The problem is that rankings and comparative grades are often downright silly and sometimes damned stupid. With products such as washing machines, cars, food processors, or vaping juices, too many variables affect performance and individual experience for any objective formula to apply. Read the customer reviews on Amazon sometime, or---better still---the customer reviews on any vaping vendors site. Youll see what I mean. Lots of reviews saying, "I've been vaping for two weeks, and this is the most wonderful juice ever!" Oh, great.
Assessing criteria for judgment is extremely difficult because of differing expectations among consumers. Quality and popularity are not the same thing, and assigning them proportional weight on any value scale is not only dicey, but often clearly biased. Experts appreciate products differently than novices. Casual users dont look for the same qualities as true aficionados. The best-selling espresso machine at Williams-Sonoma is mocked by the espresso geeks on the Home-Barista Forums. Soccer Moms might love a Plymouth Voyager that a serious car nut wouldnt be caught dead driving. An institution such as Consumer Reports is aimed right at the center of the bell curve, so don't look for them to rank Deaf Smith organic peanut butter over Peter Pan chunky.
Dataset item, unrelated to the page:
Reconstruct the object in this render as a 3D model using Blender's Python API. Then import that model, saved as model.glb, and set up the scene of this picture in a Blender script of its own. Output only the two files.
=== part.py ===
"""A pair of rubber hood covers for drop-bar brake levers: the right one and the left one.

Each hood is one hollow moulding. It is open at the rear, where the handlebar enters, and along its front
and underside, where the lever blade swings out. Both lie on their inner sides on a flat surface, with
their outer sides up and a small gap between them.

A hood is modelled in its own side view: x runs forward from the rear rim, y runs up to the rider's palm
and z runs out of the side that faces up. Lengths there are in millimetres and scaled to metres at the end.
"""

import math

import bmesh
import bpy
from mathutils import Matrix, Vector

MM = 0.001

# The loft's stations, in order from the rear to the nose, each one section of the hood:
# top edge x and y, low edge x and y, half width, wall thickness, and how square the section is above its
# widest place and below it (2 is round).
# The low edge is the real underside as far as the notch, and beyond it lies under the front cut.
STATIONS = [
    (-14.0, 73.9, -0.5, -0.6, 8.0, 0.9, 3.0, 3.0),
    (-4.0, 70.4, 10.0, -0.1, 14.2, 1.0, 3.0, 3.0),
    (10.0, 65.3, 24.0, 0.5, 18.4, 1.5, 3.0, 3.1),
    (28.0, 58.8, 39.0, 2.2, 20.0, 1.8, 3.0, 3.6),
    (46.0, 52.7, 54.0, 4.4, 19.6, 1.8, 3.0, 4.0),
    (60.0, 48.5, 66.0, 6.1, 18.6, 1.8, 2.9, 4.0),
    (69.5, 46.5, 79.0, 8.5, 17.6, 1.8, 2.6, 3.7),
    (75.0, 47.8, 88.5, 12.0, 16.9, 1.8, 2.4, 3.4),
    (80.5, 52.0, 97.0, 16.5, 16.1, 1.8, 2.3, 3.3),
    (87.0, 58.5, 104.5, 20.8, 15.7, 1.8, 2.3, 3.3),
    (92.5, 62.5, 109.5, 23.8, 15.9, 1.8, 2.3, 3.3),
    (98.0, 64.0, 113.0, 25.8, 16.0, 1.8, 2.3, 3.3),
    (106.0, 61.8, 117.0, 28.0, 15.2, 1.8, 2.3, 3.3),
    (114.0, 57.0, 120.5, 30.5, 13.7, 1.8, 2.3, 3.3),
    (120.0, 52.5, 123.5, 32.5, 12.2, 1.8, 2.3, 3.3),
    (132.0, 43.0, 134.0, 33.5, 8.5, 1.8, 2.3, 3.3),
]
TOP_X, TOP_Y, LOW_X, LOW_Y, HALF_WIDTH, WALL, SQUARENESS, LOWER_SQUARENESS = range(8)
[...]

Even sillier is the request we often get on this thread and everywhere in consumer culture for isolating the one product (in this case, an RY4) that is BEST. Who is the single best actor of all time? Best President? Best ice cream? Give me a break. Thats just friggin impossible, but people ask that damned best question over and over and over. Why are they so interested in knowing what finally amounts to another persons opinion? And why should they trust it? I mean, we all know that opinions are like a certain body part---everyone has one. (Of course, one frequent reason people ask the best question is that they dont want to go through the learning curve of hard work and slowly distilled experience---instead, they want E-Z instant enlightenment. Sorry, that doesnt exist.)
When I started The Really Big RY4 Roundup thread, I gave numerical rankings to the 23 RY4s reviewed in the original post. I continued that policy for awhile, but, as the list grew, the subtle and arbitrary shadings of deciding which RY4 was #34 versus #35 began to drive me crazy. So, after six months I tossed out numerical rankings. Later, I reinstated rankings (primarily because people like them so much, despite all the reasons they shouldnt), but this time as grades. That allowed me to put RY4s into groups---A-rated RY4s, B-rated, C-rated, etc. Simple, like elementary school. Thats been fairly workable for quite awhile now. Still, its often hard to define what puts one RY4 in the B+ group, while another rates only a B. Oh, I do it anyway, but even I dont take it too seriously.
I find myself in something of a unique position. Im probably the only person on this thread who has 100 cartos on his desk, each loaded with a different retail RY4. Hell, Im probably the only person on ECF with that, and I just might be the only person on the entire planet. Many people have vaped lots of RY4s, but darned few---if any besides me---have 100 of them sitting right on their desk, ready to vape.
This allows me to evaluate RY4s in a very special way, by comparison-vaping different RY4s side-by-side or back-to-back-to-back. I can hold a PV in each hand and vape one RY4, then immediately vape another. Over about ten minutes, I can vape 20 different RY4s. This lets me discern many of the nuances that distinguish one RY4 from another. Comparison-vaping highlights similarities and differences, strengths and weaknesses, and other distinctions in component flavors, mix ratios, overall flavor profiles, vapor production, throat hit, mouthfeel, etc. That gives me quite a leg up over the average vaper whos tried five RY4s over a year.
Does this mean that anyone reading this thread should trust my grades for RY4s? No, not at all. It just means that I probably have more data than most vapers for determining a grade, and that my data is generally trustworthy in terms of consistency and reliability rather than mere flawed memory or a figment of my imagination.
Finally, though, please remember that my palate/brain is not the same as yours. Even if you like and appreciate juices in much the same way I do, were probably not identical twins. And sometimes you may love what I loathe, and vice versa. In that case, were both right, because the one person that matters in vaping---the only person we have to please---is ourselves.
My advice---worth repeating here---is to take The Big RY4 Report Card with a huge grain of salt. Yes, its an interesting and often useful guide, and sometimes you may find it right on the money. But other times, not so much. And occasionally you could disagree to the point of being offended by my judgments. All of which is OK.
Just dont forget the Golden Rule: YMMV. Your Mileage May Vary. Thats not just a legal disclaimer. Its the truth.